Ceci peut poser problème quand il s’agit de rendre un tel élément en français. En effet, en français, l’adjectif se place généralement après le substantif et s’accorde en genre et en nombre avec le ou les substantifs qu’il qualifie.

Si on cherchait donc à traduire littéralement cet élément qui m’intéresse, cela donnerait quelque chose comme :

• planification et définition des priorités *annuelles

Il va sans dire que c’est éminemment bancal, et même ambigu, puisque, priorités ayant le même genre et le même nombre que les substantifs coordonnés planification et définition, on ne sait plus, à la lecture d’une telle expression, ce que annuelles qualifie vraiment. (L’anglais souffre lui-même, bien entendu, de ses propres problèmes d’ambiguïté, puisque la position de l’adjectif et l’absence d’accord font qu’on ne peut pas être certain — dans cet exemple — de savoir si l’adjectif s’applique aux deux substantifs coordonnés ou seulement au premier. Ce qui permet de décider, c’est le contexte.)

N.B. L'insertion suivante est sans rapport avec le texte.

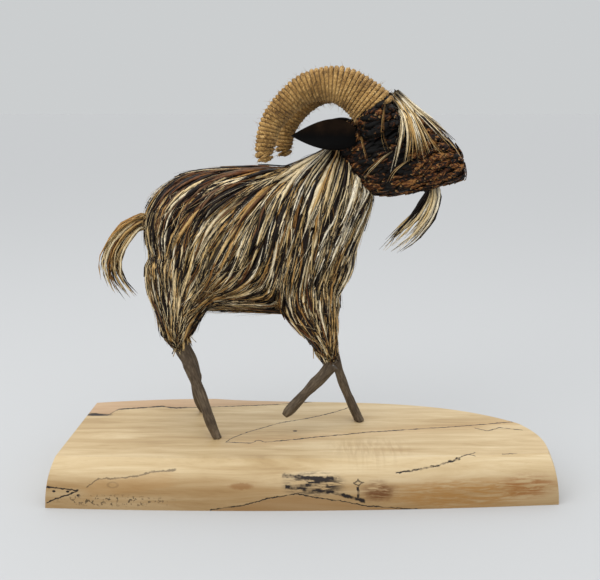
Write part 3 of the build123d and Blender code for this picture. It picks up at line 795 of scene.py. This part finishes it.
# ---------------------------------------------------------------------------- courses of the coat
# each course runs from root to tip, as X and Z, the way that the hackles lie on the goat's right side
COURSES = [
    [(-14, 212), (-34, 210), (-60, 208), (-81, 202), (-94, 190), (-102, 174), (-103, 158), (-101, 143),
     (-97, 127),
     (-94, 110), (-90, 98)],
    [(-32, 207), (-53, 201), (-68, 190), (-82, 174), (-90, 155), (-92, 133), (-89, 110), (-86, 100)],
    [(-22, 206), (-38, 195), (-56, 179), (-67, 161), (-74, 141), (-80, 122), (-84, 105)],
    [(-14, 206), (-29, 190), (-41, 169), (-52, 150), (-63, 133), (-72, 122), (-78, 108)],
    [(-6, 209), (-19, 188), (-28, 165), (-35, 147), (-44, 135), (-57, 125), (-69, 118), (-75, 108)],
    [(2, 216), (-8, 204), (-17, 182), (-20, 161), (-25, 144), (-37, 132), (-50, 123)],
    [(10, 220), (-2, 219), (-14, 211), (-22, 204)],
    [(15, 219), (10, 198), (4, 177), (0, 155), (-2, 133)],
    [(26, 220), (23, 198), (18, 177), (13, 155), (10, 133)],
    [(38, 214), (38, 193), (32, 172), (25, 155), (20, 138), (18, 122)],
    [(-15, 117), (-28, 116), (-45, 117), (-59, 118), (-70, 115)],
]
RAISED_LEG_COURSES = [
    [(10, 220), (0, 204), (-7, 182), (-11, 161), (-14, 138), (-12, 122), (-1, 107), (14, 88)],
    [(-2, 133), (2, 116), (14, 99), (20, 84)],
    [(10, 133), (12, 116), (17, 99), (20, 84)],
    [(18, 122), (19, 107), (20, 84)],
]
STANDING_LEG_COURSES = [
    [(10, 220), (0, 204), (-7, 182), (-10, 161), (-8, 138), (2, 118), (12, 96), (19, 72)],
    [(5, 133), (12, 110), (18, 90), (23, 70)],
    [(18, 133), (20, 110), (23, 90), (25, 68)],
]
REACH = 8.0


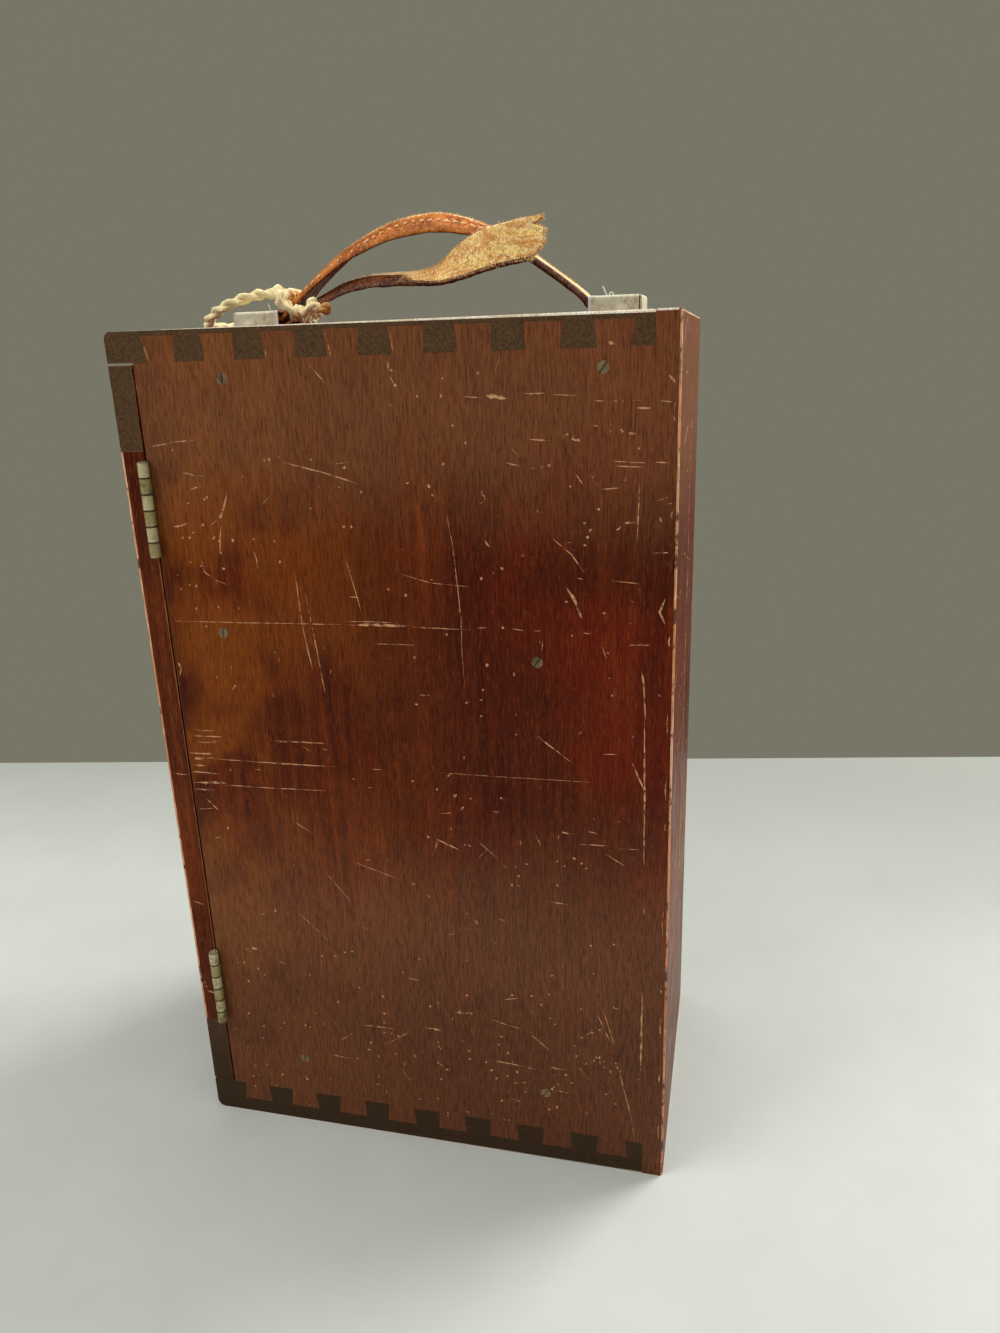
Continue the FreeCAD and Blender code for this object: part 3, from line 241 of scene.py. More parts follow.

Comment s’en sortir ici pour rendre une telle coordination en français ? Il faut, selon moi, comme souvent, oser s’écarter de la traduction littérale et adopter une structure correspondant à ce qu’on dirait plus naturellement en français, tout en se gardant bien sûr de déformer l’original anglais. Dans ce cas particulier, j’aurais tendance à adopter l’approche suivante :

travail annuel de planification et de définition des priorités

Comme on le voit, j’ai ici décidé d’expliciter l’implicite, ce à quoi s’applique vraiment l’adjectif annuel, à savoir la combinaison des deux substantifs, que je choisis d’exprimer à l’aide du substantif travail. (On pourrait aussi dire quelque chose comme processus ou démarche.)

Bien entendu, cette explicitation de l’implicite rallonge le texte. Mais c’est inévitable. Il y a toutes sortes de considérations (lexique, grammaire, etc.) qui font que, pour rendre naturellement en français ce que dit l’anglais, il faut en moyenne un texte qui est plus long de 20 à 25 pour cent. C’est une réalité universellement reconnue et acceptée, sauf par des gens comme les graphistes et autres prétendus spécialistes en communication, en particulier au Canada, qui prétendent parfois pouvoir imposer aux francophones des limites d’espace et de nombre de mots qui sont acceptables en anglais mais absurdes en français. (J’ai rencontré plusieurs personnes de cette catégorie au fil de ma carrière de traducteur. Je ne dis pas qu’il n’est jamais possible d’utiliser en français un nombre de mots équivalent à celui de l’original anglais. Il est même parfois possible d’utiliser moins de mots en français qu’en anglais ! Mais c’est quand même assez rare.)

Pour revenir à ce qui nous intéresse ici, ce qui est un faux ami, ce n’est pas un mot particulier, mais bel et bien la fonction grammaticale de l’adjectif, qui semble être comparable en anglais et en français, alors qu’elle présente des différences fondamentales (place, accords, etc.), dont l’impact peut rejaillir sur toute la phrase ou du moins sur tout le syntagme dont l’adjectif fait partie.

Ces différences font souvent que, pour exprimer les choses en français, il faut éviter de se laisser influencer par la grammaire anglaise et s’efforcer de trouver une façon naturelle de dire les choses dans la langue dans laquelle on parle, quelles que soient les considérations relatives à l’espace ou au nombre de mots qu’on essaye, par ignorance, de nous imposer.